As the boy moved closer to the window, he could hear the words of that kneeling man—and he’d never forget those words. For amidst all of that apparent poverty, amidst the presence of the bleak and wintry day, all he heard coming from the walls of that shack were the mumbled words of that kneeling man…

Thank you, Lord, thank you…

Thank you, Lord, thank you…

Thank you, Lord, thank you. Amen.”

Upon first glance, it may have seemed as though that man was walking in what seemed to be a desperate valley. And by the standards of our society he was. But those standards are not what governs the days and abundant blessings of our lives.

For you see, that man walked to the beat of his Creator. His list of the things he was thankful for was not written on a piece of paper, but was written instead all over the walls of a humble heart seeking to serve the God who created him. A God who walked with and never left him, and who would be with him in the blinding snows of winter, and the scorching heat of summer. A God who would be with him in every day and throughout eternity.

Did you put that on your list of things you’re thankful for? A relationship with the God who will never leave you? A relationship with the God of all creation, through His Son Jesus Christ? If you did, was it first on your list? If you didn’t, I would encourage you to make this the week you stop, and think about that relationship, and make it a part of your life—a life with Jesus Christ as your Savior and Lord. Like that humble man. Like Lynda’s Mom and Dad. It is the most important relationship you will ever be blessed with—now and forever.
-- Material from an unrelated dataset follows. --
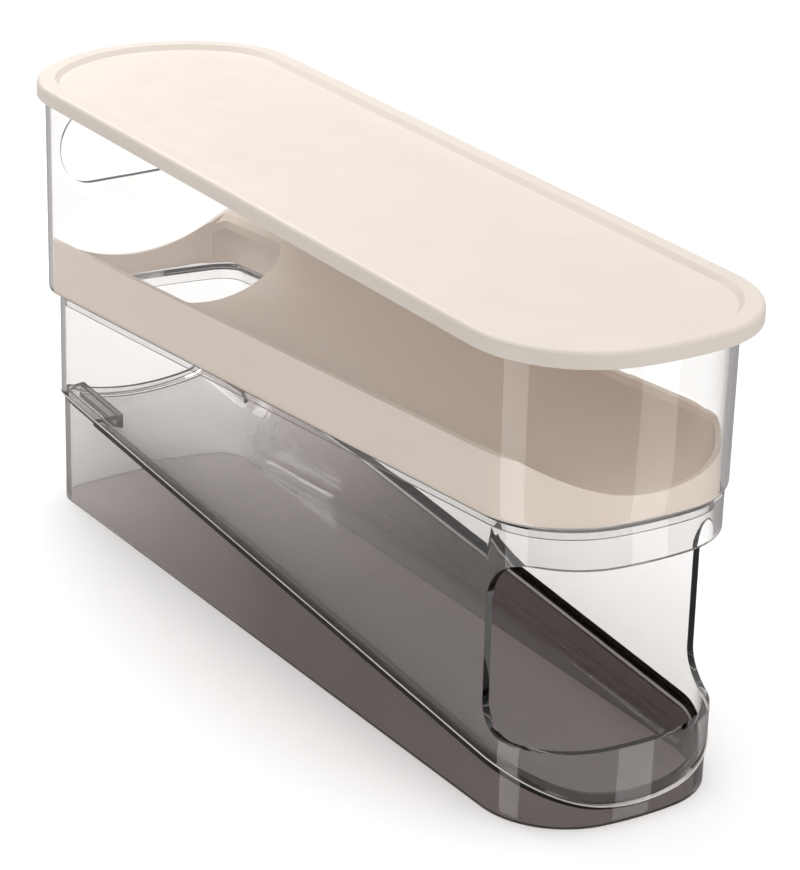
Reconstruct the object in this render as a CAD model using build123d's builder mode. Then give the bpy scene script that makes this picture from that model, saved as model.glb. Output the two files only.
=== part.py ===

Bless us all that we may be, fit O Lord to dwell with Thee…

Bless us all that one day we may dwell, O Lord! With Thee!”

Happy Thanksgiving to all of you, dear family and friends.

May this be a day of reflection on the blessings of our lives which are showered on us in abundance from Above.

And may this Thanksgiving time be not only a time to reflect upon the things we are thankful for, but also one of an eternal commitment to the God who knows you best, loves you most, and who will always walk with you and ahead of you.